(Records that describe objects)

▶

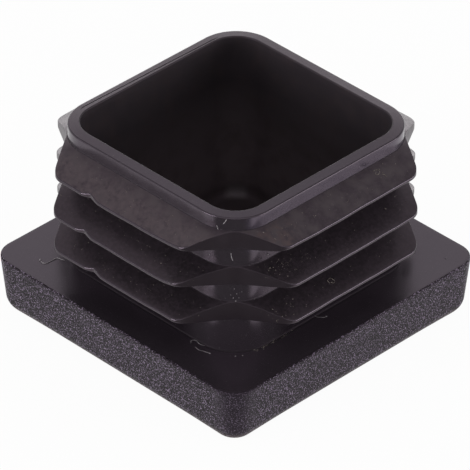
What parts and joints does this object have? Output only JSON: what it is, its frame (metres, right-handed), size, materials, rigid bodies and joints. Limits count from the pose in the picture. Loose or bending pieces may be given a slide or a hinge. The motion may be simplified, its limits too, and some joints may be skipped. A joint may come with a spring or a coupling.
{
  "type": "ribbed tube end cap",
  "caption": "Square end cap for tube: a flat head with a hollow square core ringed by thin wedge-shaped fins that grip the bore.",
  "frame": {"origin": "centre of the head's outer face, which the cap stands on", "axes": "+Z from the head to the open rim of the core, X and Y square to the sides"},
  "size_m": [0.03, 0.03, 0.0195],
  "materials": {
    "black_polyethylene": "satin moulded skin, fine spark-eroded grain on the sides of the head"
  },
  "bodies": {
    "root": {"end_cap": "black_polyethylene"}
  },
  "joints": []
}
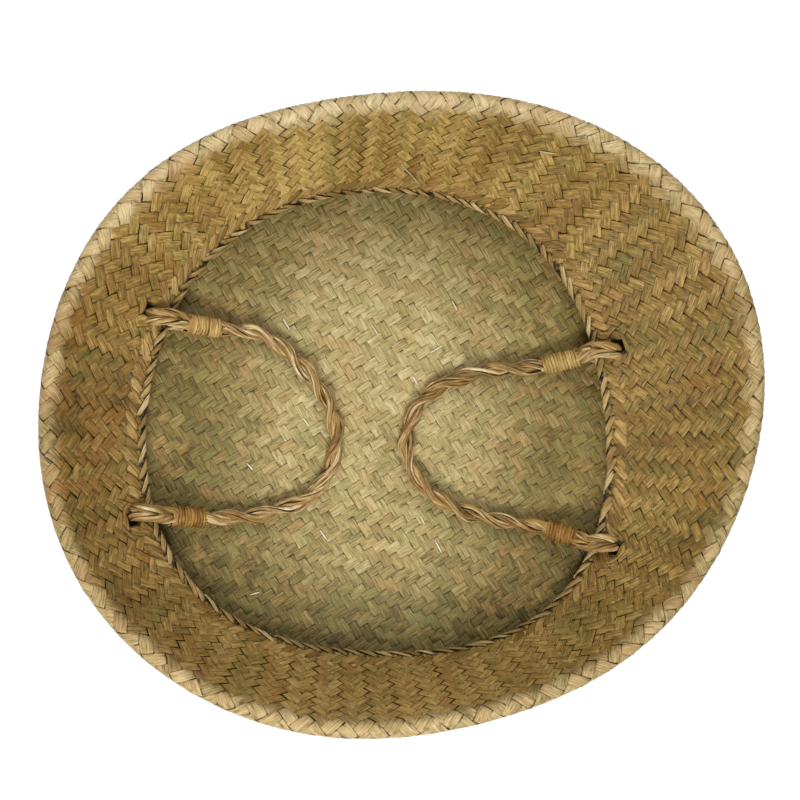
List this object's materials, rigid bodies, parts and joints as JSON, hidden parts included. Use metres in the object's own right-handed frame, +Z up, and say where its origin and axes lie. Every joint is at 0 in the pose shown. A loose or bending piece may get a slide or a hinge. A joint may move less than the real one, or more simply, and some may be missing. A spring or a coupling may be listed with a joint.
{
  "type": "belly basket",
  "caption": "Plaited seagrass belly basket, its upper half folded down inside, with a braided rim and rope handles that swing up, for holding a plant pot or small things.",
  "frame": {"origin": "on the underside of the flat base, at the middle of the mouth's plan", "axes": "+Z up, +X towards the right-hand handle, +Y towards the rear"},
  "size_m": [0.4069, 0.353, 0.1],
  "materials": {
    "base_plait": "matt dry seagrass, olive",
    "wall_plait": "matt dry seagrass, pale cream at the roll",
    "turned_in_plait": "matt dry seagrass, olive brown",
    "border_braid": "matt dry seagrass, brown",
    "handle_rope": "matt twisted seagrass fibre, tan",
    "whipping_strand": "matt seagrass strand, golden brown"
  },
  "bodies": {
    "basket": {"base_mat": "base_plait", "belly_wall": "wall_plait", "turned_in_wall": "turned_in_plait", "rim_border": "border_braid"},
    "left_handle": {"left_handle_rope": "handle_rope", "left_rear_whipping": "whipping_strand", "left_front_whipping": "whipping_strand"},
    "right_handle": {"right_handle_rope": "handle_rope", "right_rear_whipping": "whipping_strand", "right_front_whipping": "whipping_strand"}
  },
  "joints": [
    {"name": "left_handle_swing", "type": "hinge", "parent": "basket", "child": "left_handle", "pos_m": [-0.12917, 0.003, 0.01661], "axis": [-0.07, -0.9975, 0], "range_deg": [0, 120]},
    {"name": "right_handle_swing", "type": "hinge", "parent": "basket", "child": "right_handle", "pos_m": [0.12789, -0.01177, 0.01668], "axis": [0.0188, 0.9998, 0], "range_deg": [0, 120]}
  ]
}
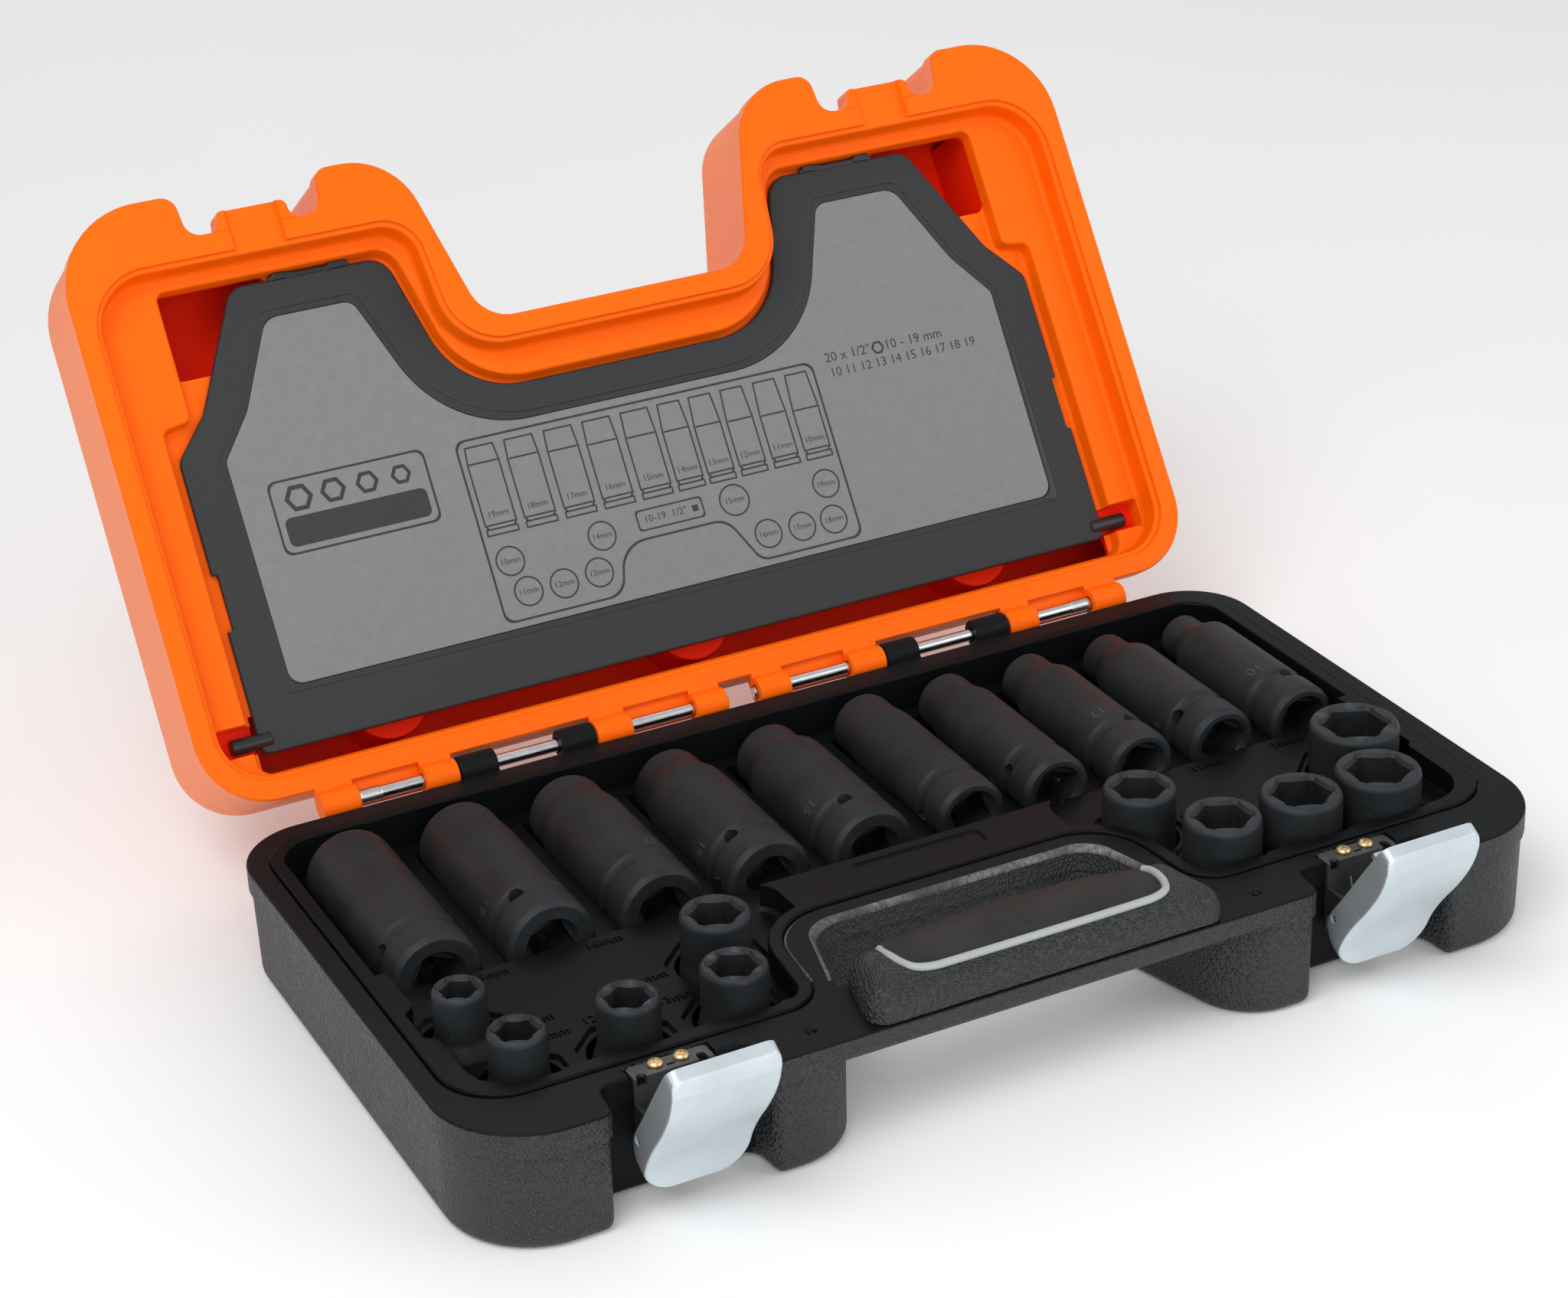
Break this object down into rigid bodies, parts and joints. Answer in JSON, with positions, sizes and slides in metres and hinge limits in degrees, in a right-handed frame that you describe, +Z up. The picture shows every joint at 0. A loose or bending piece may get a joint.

◀

* _Task details_
Your task is to output all of the data above word for word.

* _Response_
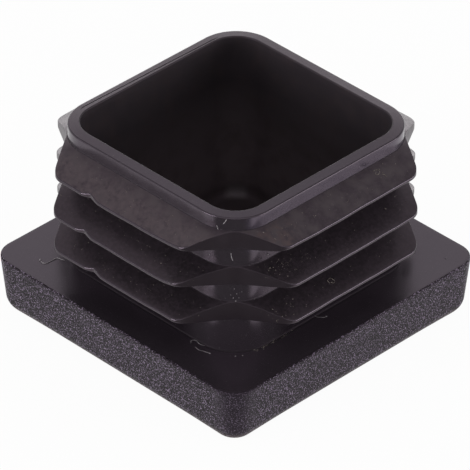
What parts and joints does this object have? Output only JSON: what it is, its frame (metres, right-handed), size, materials, rigid bodies and joints. Limits count from the pose in the picture. Loose or bending pieces may be given a slide or a hinge. The motion may be simplified, its limits too, and some joints may be skipped. A joint may come with a spring or a coupling.
{
  "type": "ribbed tube end cap",
  "caption": "Square end cap for tube: a flat head with a hollow square core ringed by thin wedge-shaped fins that grip the bore.",
  "frame": {"origin": "centre of the head's outer face, which the cap stands on", "axes": "+Z from the head to the open rim of the core, X and Y square to the sides"},
  "size_m": [0.03, 0.03, 0.0195],
  "materials": {
    "black_polyethylene": "satin moulded skin, fine spark-eroded grain on the sides of the head"
  },
  "bodies": {
    "root": {"end_cap": "black_polyethylene"}
  },
  "joints": []
}
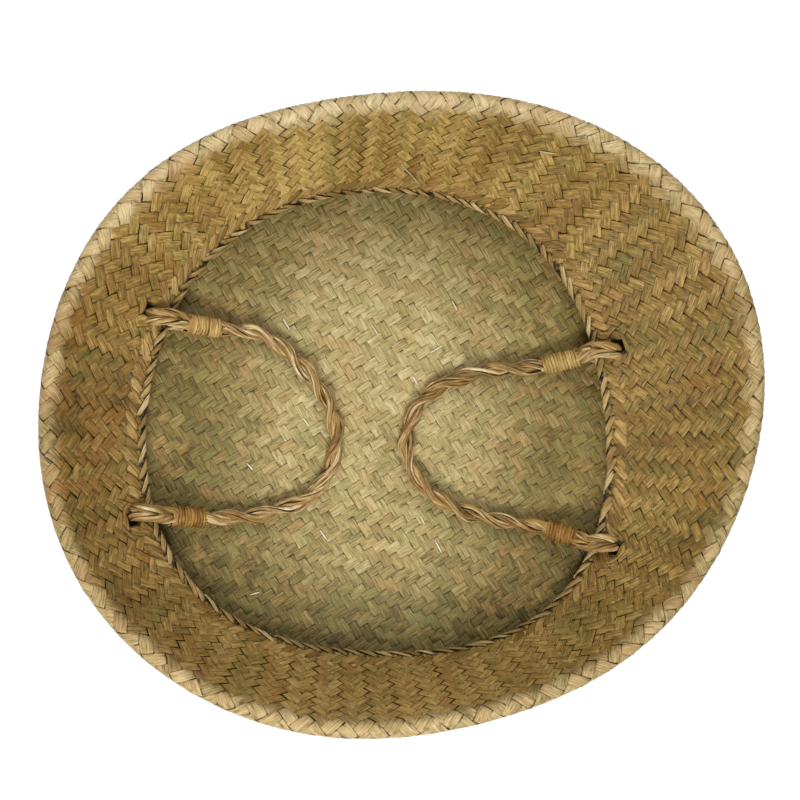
List this object's materials, rigid bodies, parts and joints as JSON, hidden parts included. Use metres in the object's own right-handed frame, +Z up, and say where its origin and axes lie. Every joint is at 0 in the pose shown. A loose or bending piece may get a slide or a hinge. A joint may move less than the real one, or more simply, and some may be missing. A spring or a coupling may be listed with a joint.
{
  "type": "belly basket",
  "caption": "Plaited seagrass belly basket, its upper half folded down inside, with a braided rim and rope handles that swing up, for holding a plant pot or small things.",
  "frame": {"origin": "on the underside of the flat base, at the middle of the mouth's plan", "axes": "+Z up, +X towards the right-hand handle, +Y towards the rear"},
  "size_m": [0.4069, 0.353, 0.1],
  "materials": {
    "base_plait": "matt dry seagrass, olive",
    "wall_plait": "matt dry seagrass, pale cream at the roll",
    "turned_in_plait": "matt dry seagrass, olive brown",
    "border_braid": "matt dry seagrass, brown",
    "handle_rope": "matt twisted seagrass fibre, tan",
    "whipping_strand": "matt seagrass strand, golden brown"
  },
  "bodies": {
    "basket": {"base_mat": "base_plait", "belly_wall": "wall_plait", "turned_in_wall": "turned_in_plait", "rim_border": "border_braid"},
    "left_handle": {"left_handle_rope": "handle_rope", "left_rear_whipping": "whipping_strand", "left_front_whipping": "whipping_strand"},
    "right_handle": {"right_handle_rope": "handle_rope", "right_rear_whipping": "whipping_strand", "right_front_whipping": "whipping_strand"}
  },
  "joints": [
    {"name": "left_handle_swing", "type": "hinge", "parent": "basket", "child": "left_handle", "pos_m": [-0.12917, 0.003, 0.01661], "axis": [-0.07, -0.9975, 0], "range_deg": [0, 120]},
    {"name": "right_handle_swing", "type": "hinge", "parent": "basket", "child": "right_handle", "pos_m": [0.12789, -0.01177, 0.01668], "axis": [0.0188, 0.9998, 0], "range_deg": [0, 120]}
  ]
}
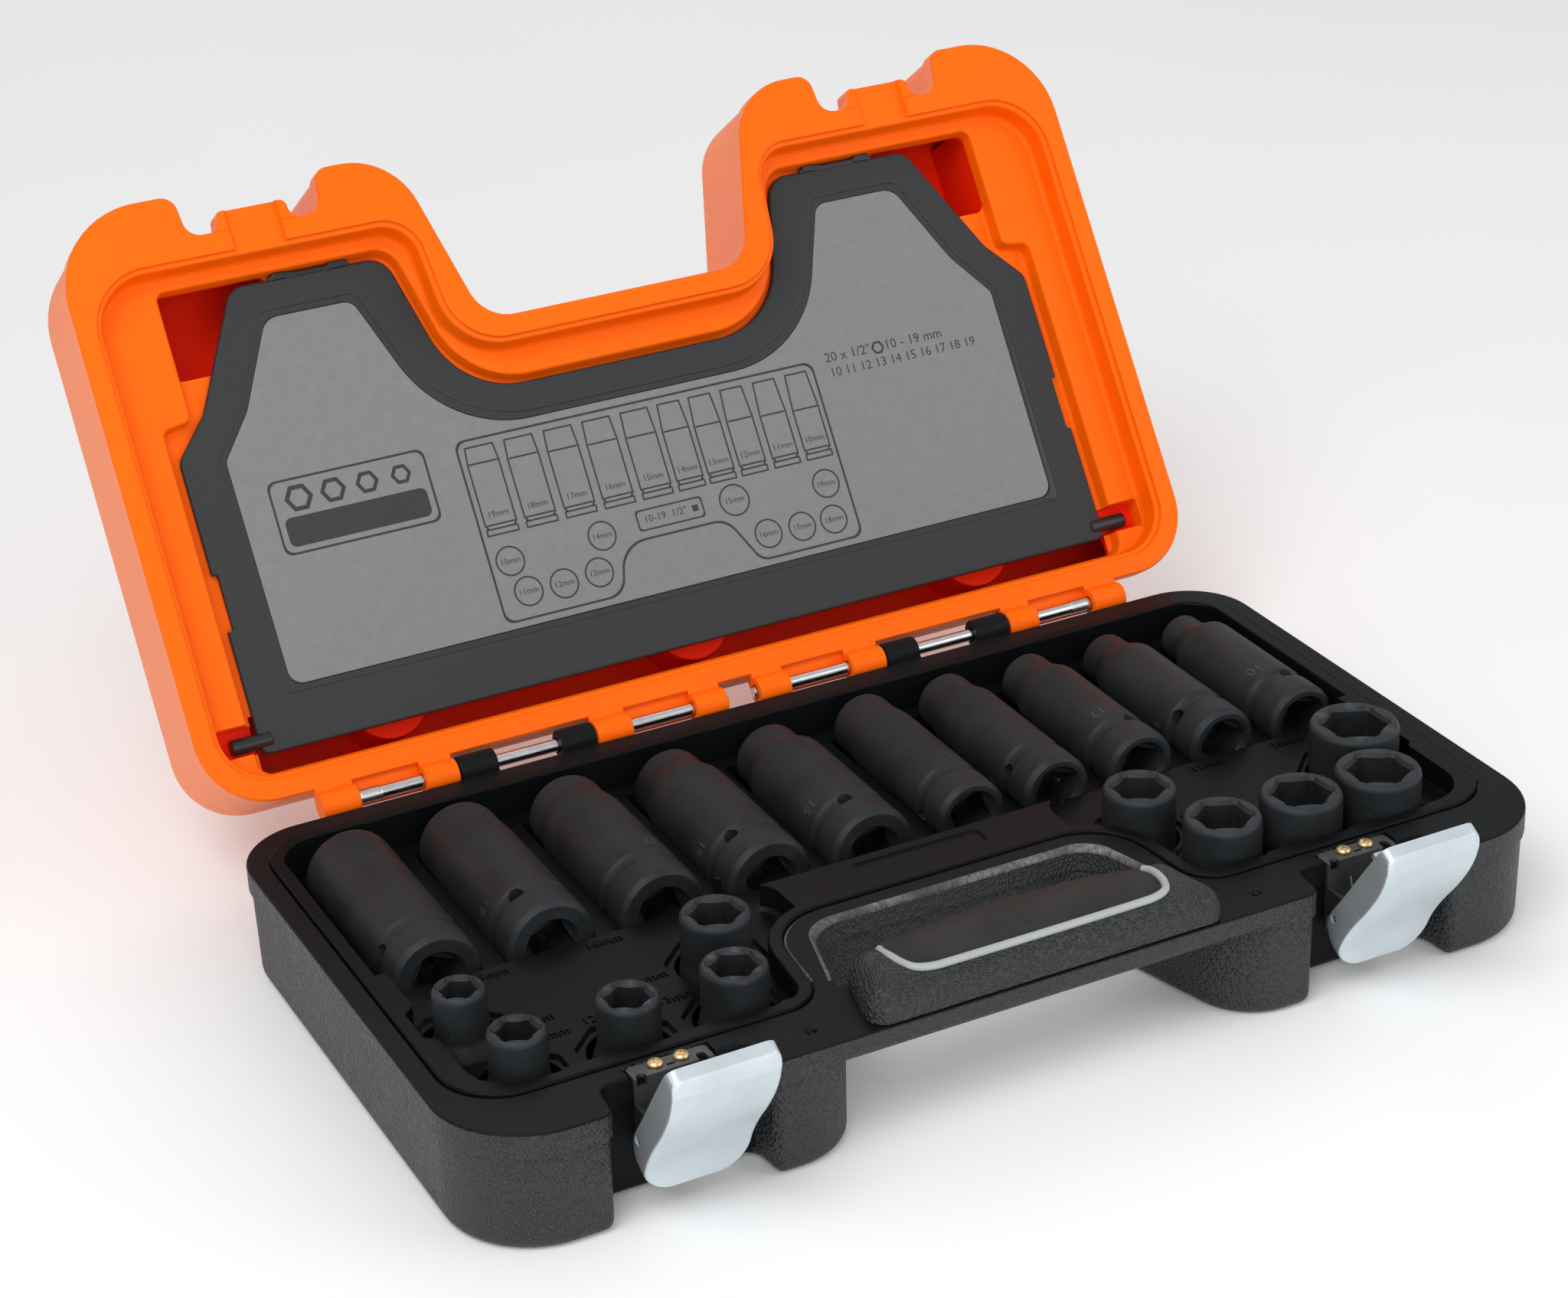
Break this object down into rigid bodies, parts and joints. Answer in JSON, with positions, sizes and slides in metres and hinge limits in degrees, in a right-handed frame that you describe, +Z up. The picture shows every joint at 0. A loose or bending piece may get a joint.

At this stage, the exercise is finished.